Send back all the data below, exactly as given.

◆ **Stored data**
= = = = =
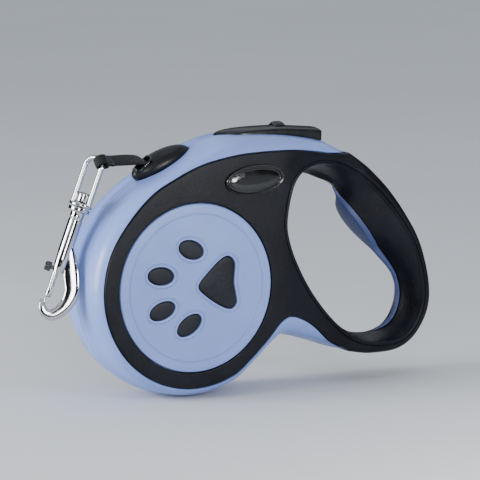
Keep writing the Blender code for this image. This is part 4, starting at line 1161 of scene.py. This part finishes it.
def finish_works():
    """Materials on the CAD's own pieces inside the casing and in the snap."""
    finishes = {
        STEEL: ("arbor", "bolt_spring", "brake_pawl", "button_pin", "button_spring", "pawl_pin",
                "power_spring"),
        INNER: ("ratchet_flange", "reel_drum", "spring_cover"),
        TAPE: ("tape_roll",),
    }
    for finish, names in finishes.items():
        for name in names:
            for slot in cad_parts[name].material_slots:
                slot.material = finish


def make_stage():
    """A wide pale floor."""
    made = bpy.data.materials.new("studio_paper")
    tree = Tree(made)
    colour = tree.mixed(tree.noise(6.0), srgb(212, 214, 216), srgb(220, 222, 224))
    tree.feed(tree.shader, {"Base Color": colour, "Roughness": 0.9})
    low = CAD_BOX[0][2] - FLOOR_GAP
    reach = FLOOR_REACH
    corners = [(-reach, -reach, low), (reach, -reach, low), (reach, reach, low), (-reach, reach, low)]
    mesh = bpy.data.meshes.new("floor")
    mesh.from_pydata(corners, [], [(0, 1, 2, 3)])
    mesh.materials.append(made)
    linked("floor", mesh)


# Floor, camera and light, in metres
FLOOR_REACH = 9.0
FLOOR_GAP = 0.0004
VIEW_CENTRE = AXIS + Vector((26.2, -11.2, 19.1)) * MM
VIEW_BACK = Vector((-0.476, -0.867, 0.146)).normalized()
VIEW_DISTANCE = 1.5
VIEW_WIDTH = 0.218
SENSOR = 36.0


def aimed(name, data, place, target):
    """A light or camera put at a place, looking at a target."""
    made = linked(name, data)
    made.location = place
    made.rotation_euler = (target - place).to_track_quat("-Z", "Y").to_euler()
    return made


def area_light(name, place, size, power, target=VIEW_CENTRE):
    """A rectangular light; place is in the camera's terms: right, up and towards it from the object."""
    right = Vector((-VIEW_BACK.y, VIEW_BACK.x, 0.0)).normalized()
    up = VIEW_BACK.cross(right)
    light = bpy.data.lights.new(name, "AREA")
    light.shape = "RECTANGLE"
    light.size, light.size_y = size
    light.energy = power
    aimed(name, light, VIEW_CENTRE + right * place[0] + up * place[1] + VIEW_BACK * place[2], target)


def make_light_and_camera():
    """Four area lights, a world that is dark at the horizon and bright above, and the camera."""
    world = bpy.data.worlds.new("studio")
    bpy.context.scene.world = world
    tree = Tree(world, "Background", "Generated")
    height = tree.add("SeparateXYZ", {"Vector": tree.place}, "Z")
    bands = tree.add("ValToRGB", {"Fac": tree.ranged(height, -1.0, 1.0, 0.0, 1.0)}, "Color")
    ramp = bands.node.color_ramp
    ramp.elements[0].color = (0.30, 0.32, 0.36, 1.0)
    ramp.elements[1].color = (0.70, 0.76, 0.88, 1.0)
    for position, level in ((0.34, 0.22), (0.40, 0.02), (0.66, 0.02), (0.72, 0.9), (0.82, 1.0), (0.9, 0.5)):
        ramp.elements.new(position).color = (level * 0.86, level * 0.92, level, 1.0)
    tree.feed(tree.shader, {"Color": bands, "Strength": 1.0})
    area_light("key", (-1.15, 0.12, 0.42), (0.6, 0.8), 28.0)
    area_light("top", (0.1, 1.1, 0.1), (0.9, 0.5), 1.0)
    area_light("fill", (0.02, 0.10, 1.25), (0.3, 0.3), 4.0)
    area_light("face", (0.27, 0.02, 0.30), (0.07, 0.07), 0.75, target=AXIS + Vector((-15, -18, 30)) * MM)
    camera = bpy.data.cameras.new("camera")
    camera.sensor_width = SENSOR
    camera.lens = SENSOR * VIEW_DISTANCE / VIEW_WIDTH
    bpy.context.scene.camera = aimed("camera", camera, VIEW_CENTRE + VIEW_BACK * VIEW_DISTANCE, VIEW_CENTRE)


make_casing()
make_mouth()
make_button()
tape, route = make_tape()
sewn_loop, stitching = make_loop()
snap_pieces = [make_eye(), make_hook(), make_bolt(), make_knob()]
finish_works()

placed = [AXIS + p * MM for p in route]
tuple(placed[0])
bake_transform(tape)
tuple(placed[0])
sum((b - a).length for a, b in zip(placed, placed[1:]))

make_stage()
make_light_and_camera()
= = = = =
◆ **Result**
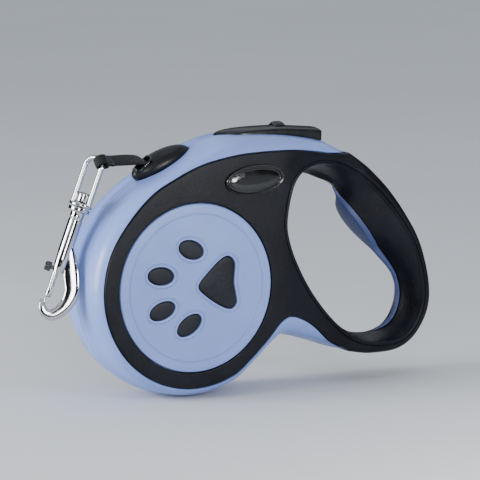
Keep writing the Blender code for this image. This is part 4, starting at line 1161 of scene.py. This part finishes it.
def finish_works():
    """Materials on the CAD's own pieces inside the casing and in the snap."""
    finishes = {
        STEEL: ("arbor", "bolt_spring", "brake_pawl", "button_pin", "button_spring", "pawl_pin",
                "power_spring"),
        INNER: ("ratchet_flange", "reel_drum", "spring_cover"),
        TAPE: ("tape_roll",),
    }
    for finish, names in finishes.items():
        for name in names:
            for slot in cad_parts[name].material_slots:
                slot.material = finish


def make_stage():
    """A wide pale floor."""
    made = bpy.data.materials.new("studio_paper")
    tree = Tree(made)
    colour = tree.mixed(tree.noise(6.0), srgb(212, 214, 216), srgb(220, 222, 224))
    tree.feed(tree.shader, {"Base Color": colour, "Roughness": 0.9})
    low = CAD_BOX[0][2] - FLOOR_GAP
    reach = FLOOR_REACH
    corners = [(-reach, -reach, low), (reach, -reach, low), (reach, reach, low), (-reach, reach, low)]
    mesh = bpy.data.meshes.new("floor")
    mesh.from_pydata(corners, [], [(0, 1, 2, 3)])
    mesh.materials.append(made)
    linked("floor", mesh)


# Floor, camera and light, in metres
FLOOR_REACH = 9.0
FLOOR_GAP = 0.0004
VIEW_CENTRE = AXIS + Vector((26.2, -11.2, 19.1)) * MM
VIEW_BACK = Vector((-0.476, -0.867, 0.146)).normalized()
VIEW_DISTANCE = 1.5
VIEW_WIDTH = 0.218
SENSOR = 36.0


def aimed(name, data, place, target):
    """A light or camera put at a place, looking at a target."""
    made = linked(name, data)
    made.location = place
    made.rotation_euler = (target - place).to_track_quat("-Z", "Y").to_euler()
    return made


def area_light(name, place, size, power, target=VIEW_CENTRE):
    """A rectangular light; place is in the camera's terms: right, up and towards it from the object."""
    right = Vector((-VIEW_BACK.y, VIEW_BACK.x, 0.0)).normalized()
    up = VIEW_BACK.cross(right)
    light = bpy.data.lights.new(name, "AREA")
    light.shape = "RECTANGLE"
    light.size, light.size_y = size
    light.energy = power
    aimed(name, light, VIEW_CENTRE + right * place[0] + up * place[1] + VIEW_BACK * place[2], target)


def make_light_and_camera():
    """Four area lights, a world that is dark at the horizon and bright above, and the camera."""
    world = bpy.data.worlds.new("studio")
    bpy.context.scene.world = world
    tree = Tree(world, "Background", "Generated")
    height = tree.add("SeparateXYZ", {"Vector": tree.place}, "Z")
    bands = tree.add("ValToRGB", {"Fac": tree.ranged(height, -1.0, 1.0, 0.0, 1.0)}, "Color")
    ramp = bands.node.color_ramp
    ramp.elements[0].color = (0.30, 0.32, 0.36, 1.0)
    ramp.elements[1].color = (0.70, 0.76, 0.88, 1.0)
    for position, level in ((0.34, 0.22), (0.40, 0.02), (0.66, 0.02), (0.72, 0.9), (0.82, 1.0), (0.9, 0.5)):
        ramp.elements.new(position).color = (level * 0.86, level * 0.92, level, 1.0)
    tree.feed(tree.shader, {"Color": bands, "Strength": 1.0})
    area_light("key", (-1.15, 0.12, 0.42), (0.6, 0.8), 28.0)
    area_light("top", (0.1, 1.1, 0.1), (0.9, 0.5), 1.0)
    area_light("fill", (0.02, 0.10, 1.25), (0.3, 0.3), 4.0)
    area_light("face", (0.27, 0.02, 0.30), (0.07, 0.07), 0.75, target=AXIS + Vector((-15, -18, 30)) * MM)
    camera = bpy.data.cameras.new("camera")
    camera.sensor_width = SENSOR
    camera.lens = SENSOR * VIEW_DISTANCE / VIEW_WIDTH
    bpy.context.scene.camera = aimed("camera", camera, VIEW_CENTRE + VIEW_BACK * VIEW_DISTANCE, VIEW_CENTRE)


make_casing()
make_mouth()
make_button()
tape, route = make_tape()
sewn_loop, stitching = make_loop()
snap_pieces = [make_eye(), make_hook(), make_bolt(), make_knob()]
finish_works()

placed = [AXIS + p * MM for p in route]
tuple(placed[0])
bake_transform(tape)
tuple(placed[0])
sum((b - a).length for a, b in zip(placed, placed[1:]))

make_stage()
make_light_and_camera()